Critics argue that ICE's presence will intimidate travelers. Good. Security shouldn't be a "comfortable" experience where you're ushered through like cattle by a person who is more interested in their lunch break than your safety. It should be a rigorous, professional checkpoint.
Privatization is the Real Ghost in the Room
The panic over ICE obscures the real solution that both the left and the right are too scared to touch: Total Privatization.
Look at San Francisco (SFO). Look at Kansas City (MCI). These airports use the Screening Partnership Program (SPP). They hire private security firms to do the TSA’s job. The results? Higher efficiency, better morale, and—crucially—accountability. When a private firm fails a Red Team test, they lose the contract. When the TSA fails, they ask for a bigger budget.
The threat to use ICE is a blunt instrument. It’s a political grenade. But it exposes the fragility of a centralized, government-run monopoly on safety. If a partial shutdown can bring the world's largest economy to its knees because we can't find enough people to pat down a tourist from Des Moines, the problem isn't the shutdown. The problem is the monopoly.
Common Misconceptions Dismantled
- "ICE agents don't know how to use the machines."
The software on a Smith's Detection CT scanner is designed to be intuitive. A trained law enforcement officer can learn the interface in a day. The "training" the TSA touts is 80% customer service and 20% technical. We don't need more "Have a nice flight" energy; we need "Nothing gets past this line" energy. - "This will lead to profiling."
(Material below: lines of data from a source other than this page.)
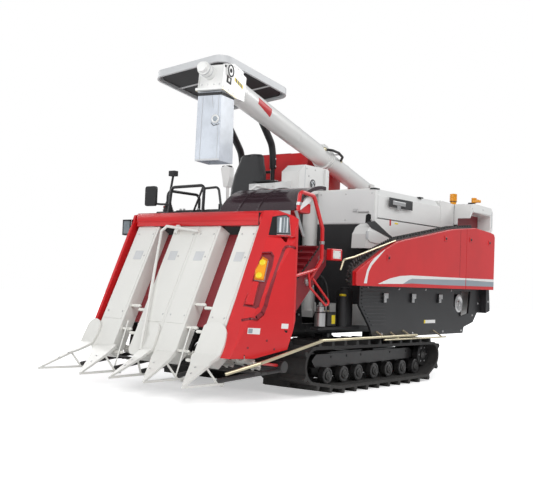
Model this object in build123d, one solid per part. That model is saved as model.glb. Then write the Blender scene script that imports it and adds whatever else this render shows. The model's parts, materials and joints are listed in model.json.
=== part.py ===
from build123d import *
import math
import os

# Four-row head-feed combine harvester on rubber crawler tracks.
# Millimetres. +X is forward, +Y is the machine's left, +Z is up.
# The origin is on the ground, under the middle of the machine's box.

os.makedirs("parts", exist_ok=True)

# Overall size
HALF_LENGTH = 2150

# Crawler tracks
TRACK_GAUGE = 1160
TRACK_WIDTH = 450
BELT_THICKNESS = 24
LUG_HEIGHT = 38
LUG_PITCH = 90
LUG_ROOT = 46
LUG_TIP = 26
WHEEL_AXIS_Z = 235
SPROCKET_X = 885
SPROCKET_BELT_R = 147
IDLER_X = -1060
IDLER_BELT_R = 125
ROLLER_R = 68
ROLLER_Z = LUG_HEIGHT + BELT_THICKNESS + ROLLER_R
ROLLER_XS = (545, 300, 70, -190, -440, -690, -940)

# Chassis
RAIL_Y = 250
RAIL_WIDTH = 80
RAIL_Z = (430, 520)
RAIL_X = (-1960, 1020)
LASHING_BORE_R = 20
LASHING_INSET = 45
CROSS_MEMBER_XS = (-1840, -1200, -400)
OUTRIGGERS = ((-1840, -250), (-1100, -250), (-200, 120), (250, 0))
BRIDGE_XS = (-800, 0, 600)
TRACK_FRAME_Y = 525

# Header lift: a cross pin in front of the threshing unit
LIFT_PIVOT = (500, 1100)
LIFT_PIN_R = 25
PIN_CLEARANCE = 0.05
LIFT_BASE = (440, 480)
LIFT_EYE = (980, 430)
LIFT_Y = 140
PIVOT_POST_Y = (20, 300)

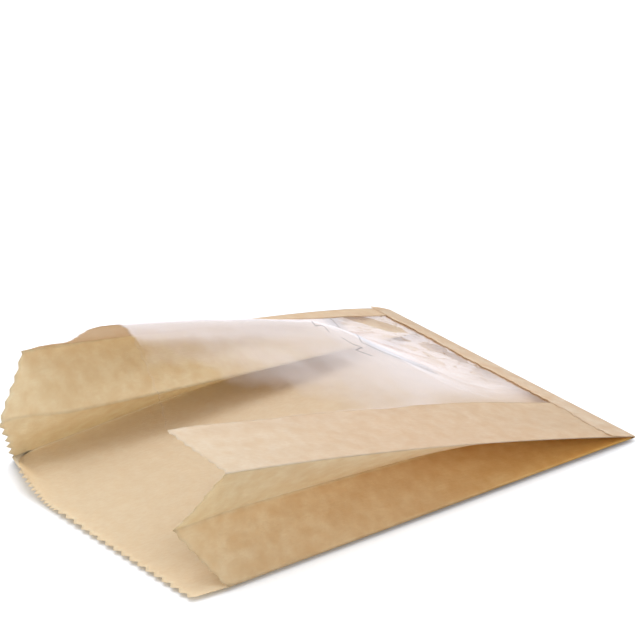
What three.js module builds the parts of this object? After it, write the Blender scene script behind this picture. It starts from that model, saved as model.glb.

Profiling already exists; it’s just buried under layers of passive-aggressive "random" selections. A move toward law enforcement-led security shifts the focus from checking boxes to identifying suspicious behavior—a skill ICE and CBP agents actually use daily. - "Airports will become war zones."
Visit Ben Gurion Airport in Tel Aviv. It is arguably the most secure airport in the world. It doesn't rely on 50,000 low-level bureaucrats. It relies on intelligence, behavior analysis, and armed, highly-trained professionals. It’s not a war zone; it’s a fortress.
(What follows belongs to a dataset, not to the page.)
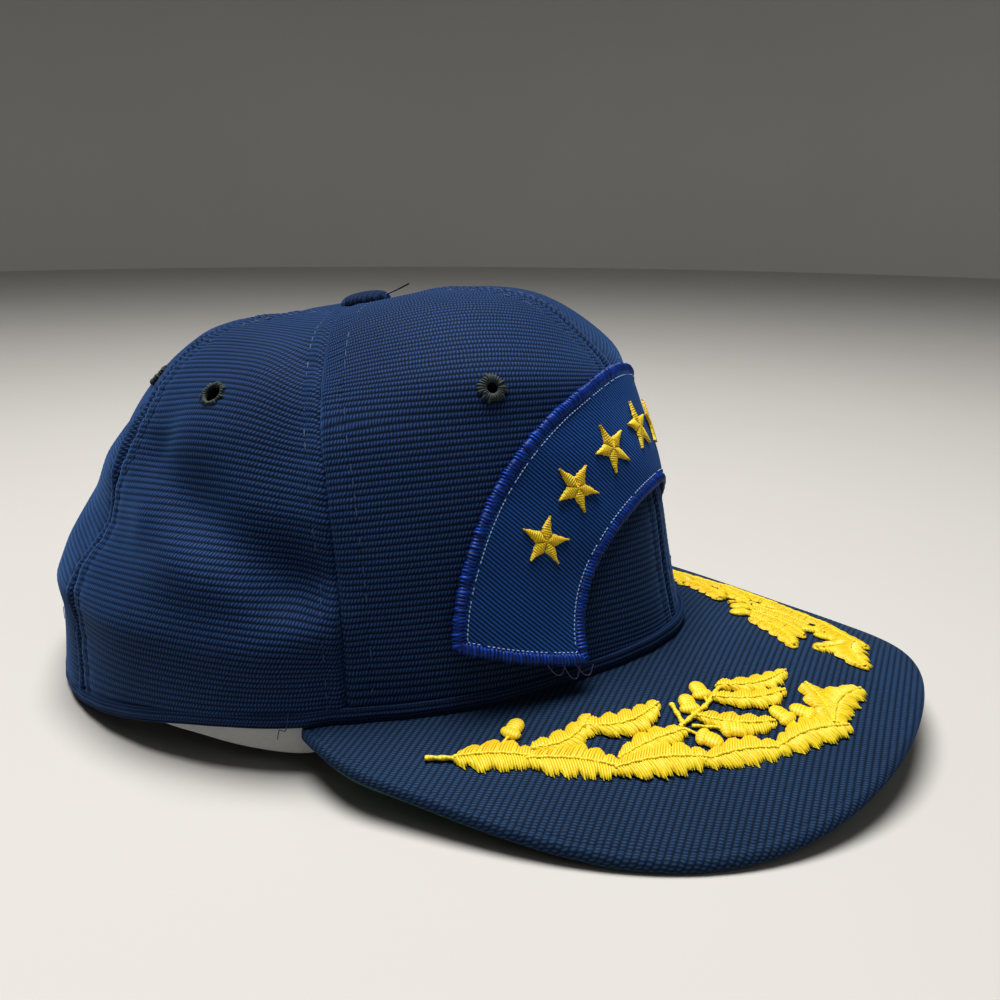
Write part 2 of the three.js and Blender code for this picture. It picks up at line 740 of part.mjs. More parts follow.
function patchStar(number) {
  const turn = (number - (starCount - 1) / 2) * starPitch;
  const radius = (patchOuterRadius + patchInnerRadius) / 2;
  const points = [];
  for (const depth of [-clearance - starThickness, -clearance]) {
    points.push(patchPoint(radius, turn, depth));
    for (let i = 0; i < 10; i += 1) {
      const reach = i % 2 === 0 ? starRadius : starRadius * starWaist;
      const out = reach * Math.cos(i * Math.PI / 5);
      const aside = reach * Math.sin(i * Math.PI / 5);
      points.push(patchPoint(radius + out, turn + aside / radius / radians, depth));
    }
  }
  const faces = [];
  for (let i = 0; i < 10; i += 1) {
    const next = (i + 1) % 10;
    faces.push([0, 1 + i, 1 + next], [11, 12 + next, 12 + i], [1 + i, 12 + i, 12 + next, 1 + next]);
  }
  return closedMesh(points, faces);
}

// Leaf embroidery, one row for each leaf from its stalk to its tip. Places are shares of the
// peak's half width and of its whole reach; widths and bends are shares of the leaf's length.
const leaves = [
  { across: 0.850, out: 0.36, toAcross: 0.730, toOut: 0.51, width: 0.42, bend: 0.06 },
  { across: 0.750, out: 0.49, toAcross: 0.670, toOut: 0.63, width: 0.42, bend: 0.05 },
  { across: 0.690, out: 0.61, toAcross: 0.540, toOut: 0.74, width: 0.40, bend: 0.06 },
  { across: 0.570, out: 0.72, toAcross: 0.420, toOut: 0.83, width: 0.40, bend: 0.06 },
  { across: 0.450, out: 0.81, toAcross: 0.250, toOut: 0.91, width: 0.40, bend: 0.08 },
  { across: 0.285, out: 0.88, toAcross: 0.055, toOut: 0.91, width: 0.46, bend: 0.12 },
  { across: 0.275, out: 0.88, toAcross: 0.115, toOut: 0.82, width: 0.46, bend: -0.06 },
  { across: 0.715, out: 0.49, toAcross: 0.515, toOut: 0.55, width: 0.40, bend: -0.16 },
  { across: 0.585, out: 0.54, toAcross: 0.395, toOut: 0.64, width: 0.40, bend: -0.14 },
  { across: 0.655, out: 0.61, toAcross: 0.465, toOut: 0.69, width: 0.38, bend: 0.04 },
  { across: 0.265, out: 0.70, toAcross: 0.075, toOut: 0.80, width: 0.32, bend: -0.12 },
  { across: 0.325, out: 0.70, toAcross: 0.185, toOut: 0.81, width: 0.34, bend: -0.10 },
  { across: 0.415, out: 0.69, toAcross: 0.335, toOut: 0.81, width: 0.38, bend: -0.08 },
];
const acorns = [
  { across: 0.66, out: 0.452, stalkAcross: 0.725, stalkOut: 0.45 },
  { across: 0.377, out: 0.674, stalkAcross: 0.425, stalkOut: 0.69 },
  { across: 0.305, out: 0.682, stalkAcross: 0.345, stalkOut: 0.70 },
  { across: 0.307, out: 0.808, stalkAcross: 0.345, stalkOut: 0.85 },
  { across: 0.265, out: 0.836, stalkAcross: 0.275, stalkOut: 0.88 },
  { across: 0.42, out: 0.745, stalkAcross: 0.455, stalkOut: 0.69 },
  { across: 0.483, out: 0.718, stalkAcross: 0.475, stalkOut: 0.68 },
];
const stems = [
  { across: 0.475, out: 0.675, toAcross: 0.365, toOut: 0.698 },
  { across: 0.375, out: 0.698, toAcross: 0.225, toOut: 0.710 },
  { across: 0.395, out: 0.650, toAcross: 0.465, toOut: 0.680 },
];
const acornRadius = 0.042;
const stemWidth = 1.5;

function planPoint(side, across, out) {
  return new THREE.Vector2(-side * across * brimHalfWidth - embroideryShift, -out * (frontReach + brimReach));
}

function prism(outline) {
  const depth = 2 * crownHeight;
  const geometry = new THREE.ExtrudeGeometry(new THREE.Shape(outline), { depth, bevelEnabled: false });
  return toSolid(geometry.translate(0, 0, -depth / 2));
}

function leafOutline(side, leaf) {
  const from = planPoint(side, leaf.across, leaf.out);
  const to = planPoint(side, leaf.toAcross, leaf.toOut);
  const length = from.distanceTo(to);
  const along = to.clone().sub(from).normalize();
  const aside = new THREE.Vector2(-along.y, along.x).multiplyScalar(side);
  const steps = 9;
  const lobes = 3;
  const edge = (i, hand) => {
    const t = i / steps;
    const swell = Math.sin(Math.PI * t ** 0.85) ** 0.6 * (1 + 0.16 * Math.cos(2 * Math.PI * lobes * t));
    const middle = from.clone().addScaledVector(along, length * t)
      .addScaledVector(aside, leaf.bend * length * Math.sin(Math.PI * t));
    return middle.addScaledVector(aside, hand * Math.max(swell * leaf.width / 2, 0.03) * length);
  };
  const outline = [];
  for (let i = 0; i <= steps; i += 1) outline.push(edge(i, 1));
  for (let i = steps; i >= 0; i -= 1) outline.push(edge(i, -1));
  return outline;
}

function strip(from, to, width) {
  const aside = to.clone().sub(from).normalize();
  aside.set(-aside.y, aside.x).multiplyScalar(width / 2);
  return [from.clone().add(aside), to.clone().add(aside), to.clone().sub(aside), from.clone().sub(aside)];
}

function acornOutline(centre) {
  const sides = 6;
  return Array.from({ length: sides }, (_, i) => {
    const turn = 2 * Math.PI * i / sides;
    const radius = acornRadius * brimHalfWidth;
    return new THREE.Vector2(centre.x + radius * Math.cos(turn), centre.y + radius * Math.sin(turn));
  });
}

function embroidery(side) {
  const outlines = leaves.map((leaf) => leafOutline(side, leaf));
  for (const acorn of acorns) {
    const centre = planPoint(side, acorn.across, acorn.out);
    const stalk = planPoint(side, acorn.stalkAcross, acorn.stalkOut);
    outlines.push(acornOutline(centre), strip(centre, stalk, stemWidth));
  }
  for (const stem of stems) {
    const from = planPoint(side, stem.across, stem.out);
    outlines.push(strip(from, planPoint(side, stem.toAcross, stem.toOut), stemWidth));
  }
  let shape = prism(outlines[0]);
  for (const outline of outlines.slice(1)) shape = shape.add(prism(outline));
  const place = (share, rise, lift) => {
    const foot = brimFoot(side * lerp(0.01, 0.99, share), lerp(0.02, 0.98, rise), 0);
    return new THREE.Vector3(foot.x, foot.y, brimTop(foot.x, foot.y) + lift);
  };
  const top = clearance + embroideryThickness;
  const slab = sheet((i, j) => place(i, j, top), (i, j) => place(i, j, clearance), 12, 4);
  return fromSolid(toSolid(slab).intersect(shape));
}

// Materials and assembly
const navyCloth = new THREE.MeshStandardMaterial({ color: 0x1a2338, roughness: 0.85, metalness: 0 });
const whiteBand = new THREE.MeshStandardMaterial({ color: 0xd9d3c6, roughness: 0.7, metalness: 0 });
const greenCloth = new THREE.MeshStandardMaterial({ color: 0x1f5a3c, roughness: 0.85, metalness: 0 });
const darkPlastic = new THREE.MeshStandardMaterial({ color: 0x14181f, roughness: 0.45, metalness: 0 });
const thread = new THREE.MeshStandardMaterial({ color: 0x1e2832, roughness: 0.7, metalness: 0 });
const goldThread = new THREE.MeshStandardMaterial({ color: 0xf2cc0c, roughness: 0.45, metalness: 0 });
const patchTwill = new THREE.MeshStandardMaterial({ color: 0x1b2750, roughness: 0.8, metalness: 0 });
const blueThread = new THREE.MeshStandardMaterial({ color: 0x1c3a8c, roughness: 0.5, metalness: 0 });

const cap = new THREE.Group();
function add(name, geometry, material) {
  const mesh = new THREE.Mesh(geometry, material.clone());
  mesh.name = name;
  cap.add(mesh);
}

const gores = [
  { name: 'front', from: seams.front, to: seams.side, wall: stiffWall, eyeletShare: 0.5, eyeletLevel: 0.553,
    shares: evenShares(8) },
  { name: 'side', from: seams.side, to: seams.back, wall: softWall, eyeletShare: 0.54, eyeletLevel: 0.525,
    shares: evenShares(8) },
  { name: 'rear', from: seams.back, to: seams.rear, wall: softWall, eyeletShare: 0.5, eyeletLevel: 0.51,
    shares: rearShares() },
];
for (const [hand, side] of [['right', 1], ['left', -1]]) {
  for (const row of gores) {
    add(`${row.name}_panel_${hand}`, gore(side, row), navyCloth);
    add(`${row.name}_eyelet_${hand}`, eyelet(side, row), thread);
  }
}
add('crown_hem', hemBand(), navyCloth);
add('opening_binding', openingBinding(), navyCloth);
add('sweatband', sweatband(), whiteBand);
add('rear_strap', rearStrap(), darkPlastic);
add('crown_button', crownButton(), navyCloth);
for (const [hand, side] of [['right', 1], ['left', -1]]) {
  add(`brim_embroidery_${hand}`, embroidery(side), goldThread);
}
add('patch', patchBase(), patchTwill);
add('patch_border', patchBorder(), blueThread);
for (let number = 0; number < starCount; number += 1) {
  add(`patch_star_${number + 1}`, patchStar(number), goldThread);
}
add('brim', brim(), navyCloth);
add('brim_underside', brimUnderside(), greenCloth);

// The origin is the middle of the cap's box, on the table
const box = new THREE.Box3().setFromObject(cap);
const middle = box.getCenter(new THREE.Vector3());
cap.position.set(-middle.x, -middle.y, -box.min.z);

export default cap;
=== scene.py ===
import math

import bpy
import numpy as np
from bpy.props import FloatProperty, FloatVectorProperty, IntProperty, PointerProperty
from mathutils import Matrix, Vector


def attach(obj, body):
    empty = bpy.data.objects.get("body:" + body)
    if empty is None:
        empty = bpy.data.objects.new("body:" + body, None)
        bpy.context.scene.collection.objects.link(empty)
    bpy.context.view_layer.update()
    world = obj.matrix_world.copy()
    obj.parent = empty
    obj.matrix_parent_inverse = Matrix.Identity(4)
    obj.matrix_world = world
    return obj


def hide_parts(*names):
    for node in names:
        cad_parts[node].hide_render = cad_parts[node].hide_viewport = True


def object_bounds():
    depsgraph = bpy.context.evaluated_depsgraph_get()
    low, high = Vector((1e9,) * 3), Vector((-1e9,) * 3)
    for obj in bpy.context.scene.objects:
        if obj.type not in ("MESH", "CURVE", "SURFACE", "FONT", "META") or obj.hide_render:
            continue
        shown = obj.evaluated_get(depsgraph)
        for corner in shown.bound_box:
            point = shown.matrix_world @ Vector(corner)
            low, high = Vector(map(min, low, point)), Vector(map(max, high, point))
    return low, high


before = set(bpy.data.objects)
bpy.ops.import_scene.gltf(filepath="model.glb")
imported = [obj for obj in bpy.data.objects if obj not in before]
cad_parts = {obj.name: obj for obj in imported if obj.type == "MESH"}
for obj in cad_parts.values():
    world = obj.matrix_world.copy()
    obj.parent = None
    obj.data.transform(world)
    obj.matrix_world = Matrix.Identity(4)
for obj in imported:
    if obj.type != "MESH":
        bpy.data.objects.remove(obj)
cad_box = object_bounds()

bl_info = {
    "name": "Ribbed Cap With Leaf Peak",
    "version": (1, 0, 0),
    "blender": (4, 5, 0),
    "location": "View3D > Sidebar > Cap",
    "description": "Dresses a six-gore cap: ribbed cloth, satin leaves, patch, peak and bands",
    "category": "Add Mesh",
}

# Lengths in the tables and formulas are millimetres, and meshes are metres
MM = 0.001
BODY = "root"
TURN = 2 * math.pi

# The crown and the peak, with the angle counted from the front towards the wearer's right
FRONT_REACH = 97.0
HALF_WIDTH = 83.6
REAR_REACH = 98.0
CROWN_HEIGHT = 112.0
SIDE_HEM_HEIGHT = 11.9
STIFF_WALL = 1.8
SOFT_WALL = 1.2
CLEARANCE = 0.3
BRIM_REACH = 64.7
BRIM_HALF_WIDTH = 86.3
BRIM_THICKNESS = 2.2
UNDERSIDE_THICKNESS = 1.0
UNDERSIDE_INSET = 0.9
BRIM_TIP_DROP = 6.2
BRIM_SIDE_DROP = 17.9
BRIM_FLARE = 0.68
NOSE_SLOPE_SHARE = 0.255
BRIM_CORNER_ANGLE = 72.0
BRIM_TUCK = 2.4
BRIM_FRONT_START = 0.515
BRIM_FRONT_POWER = 3.03
BRIM_SIDE_POWER = 2.12
BRIM_FRONT_SWEEP = 0.84
HEM_BAND_HEIGHT = 3.2
HEM_BAND_PROUD = 0.8
BINDING_WIDTH = 3.4
BINDING_PROUD = 0.6
OPENING_HALF_WIDTH = 46.0
OPENING_HEIGHT = 52.0
OPENING_POWER = 2.2
STRAP_HEIGHT = 19.0
STRAP_THICKNESS = 1.1
STRAP_TUCK = 12.0
SWEATBAND_HEIGHT = 30.0
SWEATBAND_THICKNESS = 1.2
SWEATBAND_SHOW = 9.2
STRAP_INSET = SOFT_WALL + 2 * CLEARANCE
SWEATBAND_INSET = max(STIFF_WALL, STRAP_INSET + STRAP_THICKNESS) + CLEARANCE
BUTTON_RADIUS = 7.2
BUTTON_HEIGHT = 4.0
BUTTON_SEAT_RADIUS = 9.0
BUTTON_TILT = math.radians(11)
TIP_RADIUS = 3.0
SEAT_SHARE = 0.943
EYELET_RADIUS = 3.3
EYELET_HOLE_RADIUS = 1.3
FOLD_WIDTH = 10.0
FOLD_DEPTH = 4.4

PATCH_OUTER_RADIUS = 73.0
PATCH_INNER_RADIUS = 39.5
PATCH_TOP_HEIGHT = 93.0
PATCH_LEG_ANGLE = 8.0
PATCH_INNER_LEG_ANGLE = 1.5
PATCH_THICKNESS = 1.0
PATCH_STANDOFF = 0.6
PATCH_LEG_LIFT = 5.0
PATCH_LEG_START = 45.0
PATCH_LEAN = 0.947
OUTER_LIFT_SHARE = 0.6
PATCH_BORDER_WIDTH = 3.0
STAR_RADIUS = 6.6
STAR_THICKNESS = 0.8
STAR_WAIST = 0.42
STAR_COUNT = 7
STAR_PITCH = 17.5
EMBROIDERY_SHIFT = 3.0

# The button's axis in the frame: the whole box starts at the peak's front edge
AXIS_Y = cad_box[0][1] / MM + FRONT_REACH + BRIM_REACH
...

The Cost of the Status Quo
Every hour a traveler spends in a TSA line is a tax on the economy. During a shutdown, that tax becomes a ransom. The competitor’s argument focuses on the "humanitarian" aspect of unpaid TSA agents. While it is true that working without a paycheck is a disgrace, the solution isn't to simply "end the shutdown" and return to the mediocrity of 2019.
The solution is to diversify the security workforce.
Imagine a scenario where airport security was handled by a mix of private contractors, CBP, and a lean, elite TSA core. A shutdown in one branch wouldn't paralyze the entire network. Redundancy is a hallmark of any secure system. The TSA, as currently structured, is a single point of failure.
Stop Asking if ICE is Qualified
The question isn't whether an ICE agent is "qualified" to check your boarding pass. The question is why we are still using a 19th-century "manual check" model in a 21st-century technological world.
If the administration uses ICE, it will be messy. It will be loud. There will be lawsuits. But it will also prove that the TSA is not the "paramount" necessity it claims to be. It will prove that federal security is fungible.
We’ve spent billions on a "robust" infrastructure that crumbles the moment a budget debate gets heated in D.C. If it takes the threat of ICE agents at the gate to make the public realize that the TSA is a bloated, inefficient relic, then let them come.
The "menace" isn't the agents in the terminal. The menace is the illusion of safety we've been paying for since 2001.
If you’re worried about ICE at the airport, you’re worried about the wrong thing. You should be worried that for twenty years, we’ve let a failing agency convince us they were the only ones capable of staring at a screen.
Stop defending the monopoly. Demand a security model that doesn't break every time Congress has a tantrum.